Angehörige der Opfer der rechtsterroristischen NSU-Gruppe haben am Freitag mehr als 150.000 Unterschriften an Abgeordnete des Deutschen Bundestages überreicht. Die Opferfamilien fordern, dass die verurteilte Terroristin Beate Zschäpe keine vorzeitige Haftentlassung erhält.
Vor dem Reichstagsgebäude in Berlin übergaben Semiya Şimşek, Gamze Kubaşık und Mandy Boulgarides – Töchter dreier NSU-Opfer – die Petition an Abgeordnete der SPD, der Grünen und der Linkspartei.
Şimşek, deren Vater Enver Şimşek im Jahr 2000 in Nürnberg von den NSU-Terroristen erschossen wurde, erklärte vor Journalisten, Zschäpe dürfe keine Strafmilderung erhalten. Die Mittäterin habe bis heute geschwiegen und keinerlei Reue gezeigt.
„Wenn ich an meinen Vater denke, leide ich bis heute. Dieser Schmerz vergeht nicht – im Gegenteil, er wächst mit jedem Tag. Ich vermisse ihn und frage mich immer noch, warum ihm das angetan wurde und warum die Helfer und Unterstützer der Täter weiterhin frei herumlaufen“, sagte Şimşek.
Sie dankte allen, die die Petition unterschrieben haben, und betonte, man werde weiter für Gerechtigkeit kämpfen und die Aufklärung des NSU-Komplexes und seines Unterstützernetzwerks einfordern.
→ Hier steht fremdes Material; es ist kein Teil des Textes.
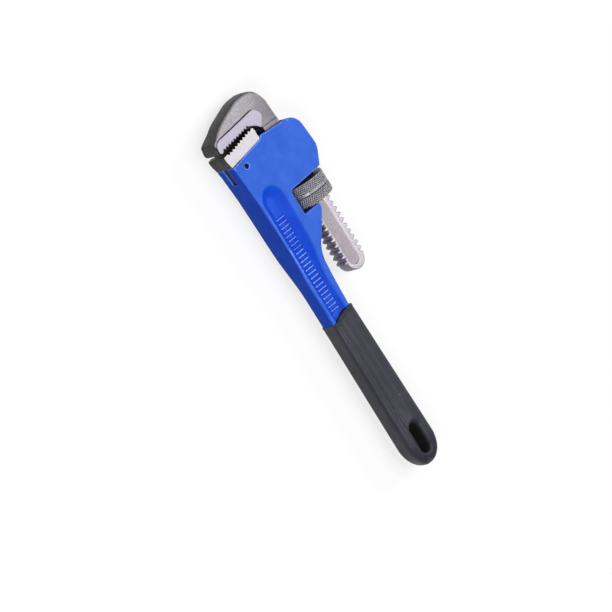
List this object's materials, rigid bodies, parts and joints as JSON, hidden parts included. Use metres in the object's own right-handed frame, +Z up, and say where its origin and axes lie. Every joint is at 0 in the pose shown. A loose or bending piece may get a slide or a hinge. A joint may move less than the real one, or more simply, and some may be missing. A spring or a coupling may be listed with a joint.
{
  "type": "pipe wrench",
  "caption": "Straight pipe wrench with a heel jaw, a hook jaw on a flat threaded shank, a knurled nut and a dipped grip with a hang slot.",
  "frame": {"origin": "under the middle of the wrench's box, at the height of the nut's lowest line, with the wrench on its side", "axes": "+Y from the grip to the head, +Z up through the flat side, -X towards the mouth"},
  "size_m": [0.0742, 0.2994, 0.0325],
  "materials": {
    "enamel": "glossy blue enamel on a casting",
    "vinyl": "matte dipped vinyl",
    "heel_steel": "ground bright steel",
    "dark_steel": "blackened steel",
    "forged_steel": "forged steel, part ground",
    "nut_steel": "turned and knurled steel",
    "spring_steel": "spring steel"
  },
  "bodies": {
    "frame": {"handle": "enamel", "grip": "vinyl", "heel_jaw": "heel_steel", "heel_jaw_pin": "dark_steel", "coil_spring": "spring_steel"},
    "rocker": {"flat_spring": "spring_steel", "spring_stud": "spring_steel"},
    "hook": {"hook_jaw": "forged_steel"},
    "nut": {"adjusting_nut": "nut_steel"}
  },
  "joints": [
    {"name": "jaw_rock", "type": "hinge", "parent": "frame", "child": "rocker", "pos_m": [0.01662, 0.06325, 0.01625], "axis": [0, 0, 1], "range_deg": [0, 1.3], "stiffness_Nm_per_rad": 6, "springref_deg": -1.15, "deforming": ["coil_spring"]},
    {"name": "jaw_slide", "type": "slide", "parent": "rocker", "child": "hook", "axis": [0, 1, 0], "range_m": [0, 0.048]},
    {"name": "nut_spin", "type": "hinge", "parent": "rocker", "child": "nut", "pos_m": [0.01662, 0.06325, 0.01625], "axis": [0, 1, 0], "range_deg": [0, 3601]}
  ],
  "couplings": [
    {"joint": "nut_spin", "follows": "jaw_slide", "rad_per_m": 1309}
  ]
}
Beate Zschäpe, zentrale Figur der rechtsextremen Terrorzelle „Nationalsozialistischer Untergrund“, war 2018 zu einer lebenslangen Freiheitsstrafe verurteilt worden. Während des gesamten Prozesses schwieg sie, zeigte keine Reue und verweigerte jede Aussage zur Struktur der Gruppe. Ihre Aufnahme in das Aussteigerprogramm „EXIT“ im Jahr 2025 könnte eine vorzeitige Haftentlassung in den kommenden Jahren ermöglichen.
Gamze Kubaşık, deren Vater Mehmet 2006 in Dortmund vom NSU ermordet wurde, übte scharfe Kritik an den deutschen Behörden. Diese hätten nie umfassend aufgeklärt und viele Fragen offen gelassen.
„Wir haben nicht nur unsere Väter verloren, sondern auch unser Vertrauen und unser Sicherheitsgefühl“, sagte sie. „Wir haben den Eindruck, dass der deutsche Staat unser Leid nicht ernst nimmt. Wie kann eine Täterin Unterstützung erhalten, während wir bis heute um Gerechtigkeit kämpfen müssen? Wir fordern keine Sonderbehandlung – wir fordern Gerechtigkeit.“
Rechtsterroristische Mordserie des NSU
Der „Nationalsozialistische Untergrund“ (NSU) wurde von den Neonazis Uwe Mundlos, Uwe Böhnhardt und Beate Zschäpe gegründet. Das Trio lebte ab 1998 im Untergrund und verwendete falsche Identitäten.
Erst am 4. November 2011 wurde das Ausmaß der NSU-Verbrechen bekannt, als Mundlos und Böhnhardt nach einem gescheiterten Banküberfall Suizid begingen. In ihrer Wohnung fand die Polizei Beweismaterial, das ihre Beteiligung an einer Serie von Morden belegte.
Bis dahin hatten deutsche Ermittlungsbehörden jegliches rassistisches Tatmotiv ausgeschlossen und die Angehörigen der Opfer jahrelang unter Verdacht gestellt – mit vermeintlichen Verbindungen zu organisierter Kriminalität oder Drogenhandel.
Spätere Enthüllungen zeigten, dass der Verfassungsschutz über zahlreiche V-Leute verfügte, die Kontakt zu NSU-Mitgliedern hatten. Dennoch behaupteten die Behörden, sie hätten keine Kenntnis von der Existenz der Terrorzelle gehabt.
Der NSU-Komplex löste in Deutschland eine bis heute andauernde Debatte über institutionellen Rassismus und die Missstände in Sicherheitsbehörden aus, die den rechtsextremen Terror lange unterschätzt hatten.